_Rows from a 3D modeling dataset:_
******************************
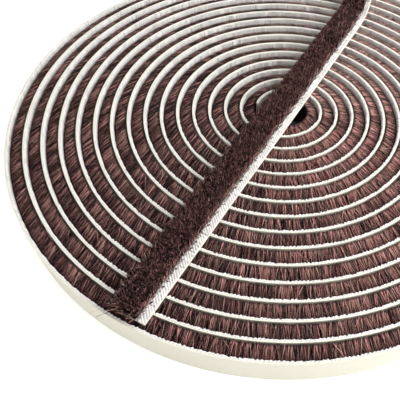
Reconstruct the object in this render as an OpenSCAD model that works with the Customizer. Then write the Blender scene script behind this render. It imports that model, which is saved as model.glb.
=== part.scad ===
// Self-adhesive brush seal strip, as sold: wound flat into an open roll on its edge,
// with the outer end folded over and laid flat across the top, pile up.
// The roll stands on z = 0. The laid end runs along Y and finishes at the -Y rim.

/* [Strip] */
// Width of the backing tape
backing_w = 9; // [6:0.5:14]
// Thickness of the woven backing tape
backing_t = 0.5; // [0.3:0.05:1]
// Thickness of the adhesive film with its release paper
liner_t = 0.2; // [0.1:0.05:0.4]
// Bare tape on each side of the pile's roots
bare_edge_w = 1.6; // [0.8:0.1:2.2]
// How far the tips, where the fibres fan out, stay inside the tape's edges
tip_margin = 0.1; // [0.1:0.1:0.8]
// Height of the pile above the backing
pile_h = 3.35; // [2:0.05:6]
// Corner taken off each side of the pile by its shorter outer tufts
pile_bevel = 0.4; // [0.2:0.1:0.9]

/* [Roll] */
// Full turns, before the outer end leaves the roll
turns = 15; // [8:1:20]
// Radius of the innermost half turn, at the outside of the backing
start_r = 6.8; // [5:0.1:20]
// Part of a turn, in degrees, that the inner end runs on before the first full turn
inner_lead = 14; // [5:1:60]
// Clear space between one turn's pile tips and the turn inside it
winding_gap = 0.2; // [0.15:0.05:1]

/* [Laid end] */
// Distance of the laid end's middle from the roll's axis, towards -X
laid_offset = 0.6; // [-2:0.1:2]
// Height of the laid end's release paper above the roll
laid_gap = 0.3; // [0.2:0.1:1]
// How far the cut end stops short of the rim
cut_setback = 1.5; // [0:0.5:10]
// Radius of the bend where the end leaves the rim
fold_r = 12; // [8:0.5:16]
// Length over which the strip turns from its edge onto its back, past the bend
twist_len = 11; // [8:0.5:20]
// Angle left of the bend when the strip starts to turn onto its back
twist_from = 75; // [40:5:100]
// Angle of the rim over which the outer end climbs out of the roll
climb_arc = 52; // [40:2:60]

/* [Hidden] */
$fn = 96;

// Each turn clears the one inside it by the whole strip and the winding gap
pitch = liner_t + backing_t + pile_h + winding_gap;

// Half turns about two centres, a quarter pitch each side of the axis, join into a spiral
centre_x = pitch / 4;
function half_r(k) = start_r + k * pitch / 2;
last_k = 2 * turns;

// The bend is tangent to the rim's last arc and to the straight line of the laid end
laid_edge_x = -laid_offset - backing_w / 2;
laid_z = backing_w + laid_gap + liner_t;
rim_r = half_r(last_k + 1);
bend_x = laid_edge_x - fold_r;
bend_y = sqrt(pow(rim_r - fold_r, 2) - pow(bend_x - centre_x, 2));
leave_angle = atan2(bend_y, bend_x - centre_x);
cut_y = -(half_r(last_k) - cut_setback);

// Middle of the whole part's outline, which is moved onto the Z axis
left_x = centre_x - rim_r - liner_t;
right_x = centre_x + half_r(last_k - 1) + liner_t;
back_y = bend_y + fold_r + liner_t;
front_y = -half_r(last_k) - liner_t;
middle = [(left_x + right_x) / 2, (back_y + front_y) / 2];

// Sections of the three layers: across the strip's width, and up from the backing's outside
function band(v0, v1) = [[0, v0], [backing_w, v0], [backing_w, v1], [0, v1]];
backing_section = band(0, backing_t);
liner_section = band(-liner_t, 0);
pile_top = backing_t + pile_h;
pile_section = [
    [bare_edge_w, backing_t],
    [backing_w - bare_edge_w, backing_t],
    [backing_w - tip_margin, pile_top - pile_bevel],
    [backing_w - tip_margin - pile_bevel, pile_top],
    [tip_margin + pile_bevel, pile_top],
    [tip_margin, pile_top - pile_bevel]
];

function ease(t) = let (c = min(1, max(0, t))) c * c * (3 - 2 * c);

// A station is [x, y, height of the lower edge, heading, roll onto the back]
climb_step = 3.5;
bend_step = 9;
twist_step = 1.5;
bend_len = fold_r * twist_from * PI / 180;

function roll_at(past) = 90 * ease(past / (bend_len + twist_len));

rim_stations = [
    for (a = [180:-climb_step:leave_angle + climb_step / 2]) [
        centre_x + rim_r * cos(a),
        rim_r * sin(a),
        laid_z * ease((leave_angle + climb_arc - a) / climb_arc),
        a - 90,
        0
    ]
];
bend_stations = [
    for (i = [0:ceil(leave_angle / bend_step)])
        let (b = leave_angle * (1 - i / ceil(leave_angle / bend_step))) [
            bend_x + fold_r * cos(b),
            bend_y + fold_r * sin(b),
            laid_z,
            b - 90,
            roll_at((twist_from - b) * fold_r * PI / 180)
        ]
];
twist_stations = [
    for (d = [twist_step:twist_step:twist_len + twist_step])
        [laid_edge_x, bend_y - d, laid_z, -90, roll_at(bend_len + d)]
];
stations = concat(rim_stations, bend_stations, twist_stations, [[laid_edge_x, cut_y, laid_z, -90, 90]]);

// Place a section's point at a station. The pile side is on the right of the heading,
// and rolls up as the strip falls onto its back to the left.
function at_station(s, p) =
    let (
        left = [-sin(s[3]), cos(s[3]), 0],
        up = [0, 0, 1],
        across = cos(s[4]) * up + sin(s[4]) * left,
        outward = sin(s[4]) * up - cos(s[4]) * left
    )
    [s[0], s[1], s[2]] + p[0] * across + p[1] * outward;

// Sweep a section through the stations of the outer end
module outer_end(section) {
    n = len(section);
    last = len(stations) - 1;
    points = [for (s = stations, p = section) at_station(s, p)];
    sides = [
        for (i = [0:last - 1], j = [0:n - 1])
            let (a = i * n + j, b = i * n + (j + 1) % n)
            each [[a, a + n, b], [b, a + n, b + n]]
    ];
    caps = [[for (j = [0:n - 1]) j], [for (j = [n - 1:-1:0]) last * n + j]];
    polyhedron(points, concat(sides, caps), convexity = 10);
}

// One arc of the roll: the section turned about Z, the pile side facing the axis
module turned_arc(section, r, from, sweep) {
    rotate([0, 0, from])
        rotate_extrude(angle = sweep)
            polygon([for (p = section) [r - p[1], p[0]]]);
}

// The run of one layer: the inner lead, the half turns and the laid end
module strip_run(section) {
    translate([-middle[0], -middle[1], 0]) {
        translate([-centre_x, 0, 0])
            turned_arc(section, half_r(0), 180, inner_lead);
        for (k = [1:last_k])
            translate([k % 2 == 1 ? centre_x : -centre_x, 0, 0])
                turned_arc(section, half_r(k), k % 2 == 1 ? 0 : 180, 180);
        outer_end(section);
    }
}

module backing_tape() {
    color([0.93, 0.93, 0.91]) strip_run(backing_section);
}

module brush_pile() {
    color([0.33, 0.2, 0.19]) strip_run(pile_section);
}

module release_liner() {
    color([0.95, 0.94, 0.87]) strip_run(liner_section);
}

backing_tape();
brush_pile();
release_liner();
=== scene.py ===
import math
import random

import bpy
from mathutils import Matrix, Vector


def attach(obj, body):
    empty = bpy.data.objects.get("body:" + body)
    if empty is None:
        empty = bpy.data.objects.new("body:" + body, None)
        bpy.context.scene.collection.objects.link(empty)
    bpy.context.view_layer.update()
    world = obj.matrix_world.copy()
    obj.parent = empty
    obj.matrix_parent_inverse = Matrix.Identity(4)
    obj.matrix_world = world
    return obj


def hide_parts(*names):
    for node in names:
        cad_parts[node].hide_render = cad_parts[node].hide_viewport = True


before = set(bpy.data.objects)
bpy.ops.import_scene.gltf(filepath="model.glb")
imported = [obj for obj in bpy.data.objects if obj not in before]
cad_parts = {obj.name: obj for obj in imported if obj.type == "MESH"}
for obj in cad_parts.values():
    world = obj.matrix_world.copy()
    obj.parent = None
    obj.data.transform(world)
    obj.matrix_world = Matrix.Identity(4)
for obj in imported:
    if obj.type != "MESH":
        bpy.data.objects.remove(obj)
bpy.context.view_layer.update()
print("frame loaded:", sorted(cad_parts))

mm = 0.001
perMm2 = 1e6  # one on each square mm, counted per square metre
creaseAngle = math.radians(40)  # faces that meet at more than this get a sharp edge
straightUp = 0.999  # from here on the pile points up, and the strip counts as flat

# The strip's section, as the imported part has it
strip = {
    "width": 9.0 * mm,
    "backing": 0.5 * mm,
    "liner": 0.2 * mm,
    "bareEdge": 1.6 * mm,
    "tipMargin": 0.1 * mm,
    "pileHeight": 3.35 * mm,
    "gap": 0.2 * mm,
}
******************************
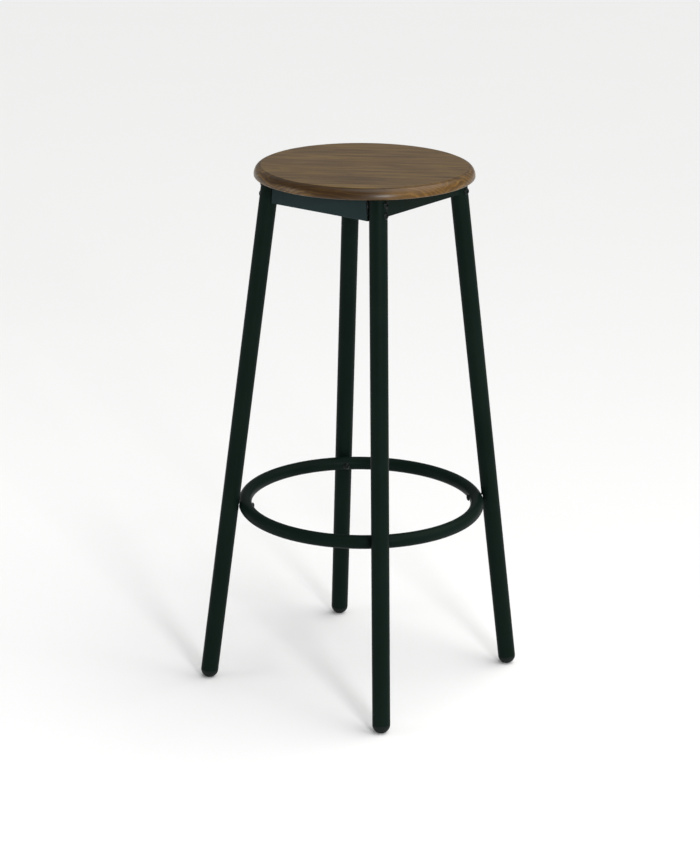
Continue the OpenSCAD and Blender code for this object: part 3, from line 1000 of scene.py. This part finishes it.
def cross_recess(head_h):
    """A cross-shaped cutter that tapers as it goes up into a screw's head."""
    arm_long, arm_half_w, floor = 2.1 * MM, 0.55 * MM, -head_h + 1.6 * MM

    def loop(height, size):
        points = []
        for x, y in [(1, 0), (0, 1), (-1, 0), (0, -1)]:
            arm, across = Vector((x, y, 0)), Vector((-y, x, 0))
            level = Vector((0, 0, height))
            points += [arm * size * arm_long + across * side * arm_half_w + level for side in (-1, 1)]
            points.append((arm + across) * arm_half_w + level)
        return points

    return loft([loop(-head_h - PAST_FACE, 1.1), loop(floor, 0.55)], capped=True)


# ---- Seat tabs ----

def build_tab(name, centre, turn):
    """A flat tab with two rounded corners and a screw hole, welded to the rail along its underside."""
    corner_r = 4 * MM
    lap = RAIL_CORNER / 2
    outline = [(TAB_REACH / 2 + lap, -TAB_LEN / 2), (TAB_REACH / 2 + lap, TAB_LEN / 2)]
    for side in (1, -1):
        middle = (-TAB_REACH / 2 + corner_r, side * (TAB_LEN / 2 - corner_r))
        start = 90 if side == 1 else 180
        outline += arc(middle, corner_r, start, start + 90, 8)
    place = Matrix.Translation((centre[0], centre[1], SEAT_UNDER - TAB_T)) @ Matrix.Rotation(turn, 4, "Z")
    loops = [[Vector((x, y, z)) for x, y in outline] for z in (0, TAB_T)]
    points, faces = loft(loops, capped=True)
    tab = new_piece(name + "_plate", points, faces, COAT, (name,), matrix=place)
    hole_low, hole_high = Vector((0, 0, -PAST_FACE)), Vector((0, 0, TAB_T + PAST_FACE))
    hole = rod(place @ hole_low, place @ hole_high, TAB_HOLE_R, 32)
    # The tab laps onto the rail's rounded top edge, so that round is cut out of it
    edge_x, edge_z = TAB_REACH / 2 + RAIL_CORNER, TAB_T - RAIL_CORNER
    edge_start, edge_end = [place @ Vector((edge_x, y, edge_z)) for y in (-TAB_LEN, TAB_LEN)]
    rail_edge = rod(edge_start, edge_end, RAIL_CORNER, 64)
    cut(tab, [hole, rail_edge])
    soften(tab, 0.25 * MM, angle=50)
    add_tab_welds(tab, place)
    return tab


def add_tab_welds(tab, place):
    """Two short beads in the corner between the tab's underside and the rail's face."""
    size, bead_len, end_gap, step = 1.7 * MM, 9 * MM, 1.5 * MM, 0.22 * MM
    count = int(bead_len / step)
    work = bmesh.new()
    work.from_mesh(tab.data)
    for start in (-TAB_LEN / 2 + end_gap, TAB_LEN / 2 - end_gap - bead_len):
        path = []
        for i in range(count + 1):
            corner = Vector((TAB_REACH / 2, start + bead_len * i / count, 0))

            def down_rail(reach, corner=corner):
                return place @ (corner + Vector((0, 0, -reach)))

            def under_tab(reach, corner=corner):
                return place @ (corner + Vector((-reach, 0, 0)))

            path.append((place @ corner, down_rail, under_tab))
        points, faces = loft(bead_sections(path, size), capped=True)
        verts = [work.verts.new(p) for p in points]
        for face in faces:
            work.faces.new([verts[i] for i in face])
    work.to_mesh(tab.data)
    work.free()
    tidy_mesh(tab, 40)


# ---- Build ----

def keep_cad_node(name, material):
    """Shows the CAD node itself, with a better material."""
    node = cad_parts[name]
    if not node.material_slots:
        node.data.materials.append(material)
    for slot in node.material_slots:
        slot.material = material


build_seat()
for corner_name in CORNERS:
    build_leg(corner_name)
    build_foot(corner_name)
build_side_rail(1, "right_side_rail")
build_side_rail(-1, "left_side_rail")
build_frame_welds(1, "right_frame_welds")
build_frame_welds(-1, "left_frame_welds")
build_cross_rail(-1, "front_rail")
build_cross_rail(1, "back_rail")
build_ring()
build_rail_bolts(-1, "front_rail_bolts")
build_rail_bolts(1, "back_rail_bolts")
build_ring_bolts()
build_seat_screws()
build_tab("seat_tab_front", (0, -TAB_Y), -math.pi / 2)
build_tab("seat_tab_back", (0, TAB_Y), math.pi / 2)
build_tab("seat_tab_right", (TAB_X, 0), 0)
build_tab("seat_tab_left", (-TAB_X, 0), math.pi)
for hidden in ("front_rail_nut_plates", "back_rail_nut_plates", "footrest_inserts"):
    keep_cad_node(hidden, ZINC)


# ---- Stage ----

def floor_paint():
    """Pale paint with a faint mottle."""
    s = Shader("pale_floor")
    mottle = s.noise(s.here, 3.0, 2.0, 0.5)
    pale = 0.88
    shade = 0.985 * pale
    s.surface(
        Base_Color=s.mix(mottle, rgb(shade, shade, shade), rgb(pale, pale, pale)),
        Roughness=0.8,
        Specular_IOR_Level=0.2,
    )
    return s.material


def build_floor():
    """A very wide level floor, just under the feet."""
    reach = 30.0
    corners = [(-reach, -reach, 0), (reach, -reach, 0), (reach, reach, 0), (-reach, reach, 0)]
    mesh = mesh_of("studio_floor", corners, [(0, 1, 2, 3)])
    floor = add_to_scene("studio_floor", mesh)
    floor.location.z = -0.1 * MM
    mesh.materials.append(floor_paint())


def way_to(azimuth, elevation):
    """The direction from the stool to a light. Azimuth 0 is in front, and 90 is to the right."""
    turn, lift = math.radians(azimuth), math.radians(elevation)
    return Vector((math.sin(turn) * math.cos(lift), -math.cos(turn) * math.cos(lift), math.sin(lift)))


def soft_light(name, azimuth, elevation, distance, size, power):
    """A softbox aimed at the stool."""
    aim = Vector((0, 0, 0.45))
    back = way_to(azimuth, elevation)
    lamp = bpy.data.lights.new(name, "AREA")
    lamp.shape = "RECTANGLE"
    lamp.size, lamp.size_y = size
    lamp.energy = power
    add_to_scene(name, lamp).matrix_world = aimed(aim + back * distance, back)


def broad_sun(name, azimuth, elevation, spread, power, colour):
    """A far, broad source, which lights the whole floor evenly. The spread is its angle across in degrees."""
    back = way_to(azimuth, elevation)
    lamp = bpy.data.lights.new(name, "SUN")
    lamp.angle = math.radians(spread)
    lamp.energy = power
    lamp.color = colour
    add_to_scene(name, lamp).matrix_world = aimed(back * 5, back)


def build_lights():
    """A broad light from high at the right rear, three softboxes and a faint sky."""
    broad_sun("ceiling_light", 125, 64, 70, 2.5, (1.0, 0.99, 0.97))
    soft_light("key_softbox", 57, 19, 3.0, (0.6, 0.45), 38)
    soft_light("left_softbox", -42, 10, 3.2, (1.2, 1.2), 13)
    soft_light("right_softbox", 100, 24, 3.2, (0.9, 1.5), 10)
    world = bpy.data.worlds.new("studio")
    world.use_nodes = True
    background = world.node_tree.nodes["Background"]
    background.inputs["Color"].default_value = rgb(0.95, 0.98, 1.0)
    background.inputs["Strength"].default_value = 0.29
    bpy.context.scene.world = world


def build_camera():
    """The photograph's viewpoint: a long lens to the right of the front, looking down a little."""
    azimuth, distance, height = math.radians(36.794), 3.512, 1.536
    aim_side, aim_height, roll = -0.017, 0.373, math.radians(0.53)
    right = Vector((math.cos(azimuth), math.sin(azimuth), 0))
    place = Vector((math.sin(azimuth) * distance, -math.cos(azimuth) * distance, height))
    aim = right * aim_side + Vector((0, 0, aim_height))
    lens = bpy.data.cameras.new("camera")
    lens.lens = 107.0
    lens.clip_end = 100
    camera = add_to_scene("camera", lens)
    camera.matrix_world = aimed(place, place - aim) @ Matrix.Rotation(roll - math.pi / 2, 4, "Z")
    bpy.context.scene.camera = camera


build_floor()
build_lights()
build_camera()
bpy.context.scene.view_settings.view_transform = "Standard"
******************************
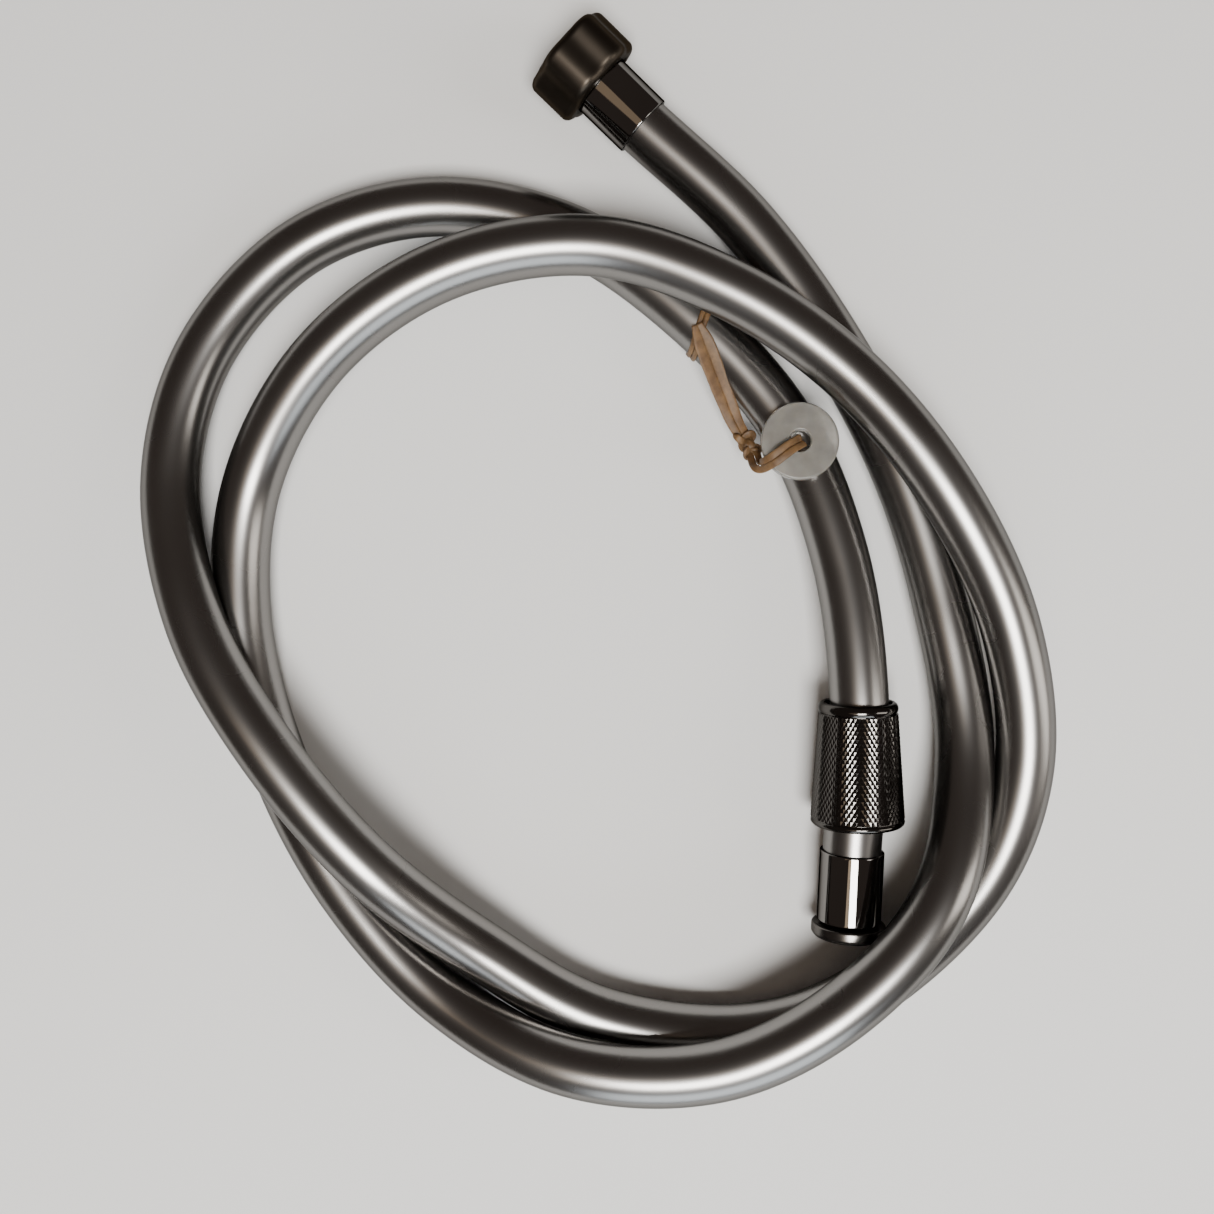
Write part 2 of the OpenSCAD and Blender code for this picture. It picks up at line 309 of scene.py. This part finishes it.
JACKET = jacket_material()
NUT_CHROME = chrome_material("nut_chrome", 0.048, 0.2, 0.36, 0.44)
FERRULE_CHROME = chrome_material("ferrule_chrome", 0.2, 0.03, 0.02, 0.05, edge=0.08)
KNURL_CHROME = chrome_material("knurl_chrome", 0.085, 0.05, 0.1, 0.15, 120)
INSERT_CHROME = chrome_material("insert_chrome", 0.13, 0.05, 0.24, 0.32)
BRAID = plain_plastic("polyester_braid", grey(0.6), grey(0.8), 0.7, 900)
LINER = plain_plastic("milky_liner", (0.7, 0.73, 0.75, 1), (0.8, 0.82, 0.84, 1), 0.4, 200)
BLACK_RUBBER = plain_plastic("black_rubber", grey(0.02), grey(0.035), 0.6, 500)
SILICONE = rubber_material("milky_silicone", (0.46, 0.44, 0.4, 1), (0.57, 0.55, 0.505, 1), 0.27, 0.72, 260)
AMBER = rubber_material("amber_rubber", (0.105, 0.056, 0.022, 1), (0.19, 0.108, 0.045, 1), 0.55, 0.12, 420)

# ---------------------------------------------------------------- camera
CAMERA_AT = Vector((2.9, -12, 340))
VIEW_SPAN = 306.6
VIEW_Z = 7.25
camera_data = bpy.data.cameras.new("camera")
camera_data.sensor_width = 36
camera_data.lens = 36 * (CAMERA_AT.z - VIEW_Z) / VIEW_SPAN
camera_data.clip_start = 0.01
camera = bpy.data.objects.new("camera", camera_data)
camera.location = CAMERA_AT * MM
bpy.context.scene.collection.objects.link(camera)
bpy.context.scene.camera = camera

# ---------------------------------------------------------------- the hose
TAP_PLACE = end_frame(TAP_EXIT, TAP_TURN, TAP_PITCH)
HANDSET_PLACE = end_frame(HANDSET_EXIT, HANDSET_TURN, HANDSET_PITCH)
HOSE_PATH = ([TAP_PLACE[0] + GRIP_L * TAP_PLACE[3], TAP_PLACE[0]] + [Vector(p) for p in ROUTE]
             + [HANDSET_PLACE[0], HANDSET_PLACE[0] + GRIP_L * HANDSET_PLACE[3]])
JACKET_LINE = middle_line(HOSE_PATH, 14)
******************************
_TO DO:_
Extract and output the part that opens with the line containing "and the laid end" and closes with the line containing "imported = [obj", unchanged, ends included.

_WRITTEN REPLY:_
// The run of one layer: the inner lead, the half turns and the laid end
module strip_run(section) {
    translate([-middle[0], -middle[1], 0]) {
        translate([-centre_x, 0, 0])
            turned_arc(section, half_r(0), 180, inner_lead);
        for (k = [1:last_k])
            translate([k % 2 == 1 ? centre_x : -centre_x, 0, 0])
                turned_arc(section, half_r(k), k % 2 == 1 ? 0 : 180, 180);
        outer_end(section);
    }
}

module backing_tape() {
    color([0.93, 0.93, 0.91]) strip_run(backing_section);
}

module brush_pile() {
    color([0.33, 0.2, 0.19]) strip_run(pile_section);
}

module release_liner() {
    color([0.95, 0.94, 0.87]) strip_run(liner_section);
}

backing_tape();
brush_pile();
release_liner();
=== scene.py ===
import math
import random

import bpy
from mathutils import Matrix, Vector


def attach(obj, body):
    empty = bpy.data.objects.get("body:" + body)
    if empty is None:
        empty = bpy.data.objects.new("body:" + body, None)
        bpy.context.scene.collection.objects.link(empty)
    bpy.context.view_layer.update()
    world = obj.matrix_world.copy()
    obj.parent = empty
    obj.matrix_parent_inverse = Matrix.Identity(4)
    obj.matrix_world = world
    return obj


def hide_parts(*names):
    for node in names:
        cad_parts[node].hide_render = cad_parts[node].hide_viewport = True


before = set(bpy.data.objects)
bpy.ops.import_scene.gltf(filepath="model.glb")
imported = [obj for obj in bpy.data.objects if obj not in before]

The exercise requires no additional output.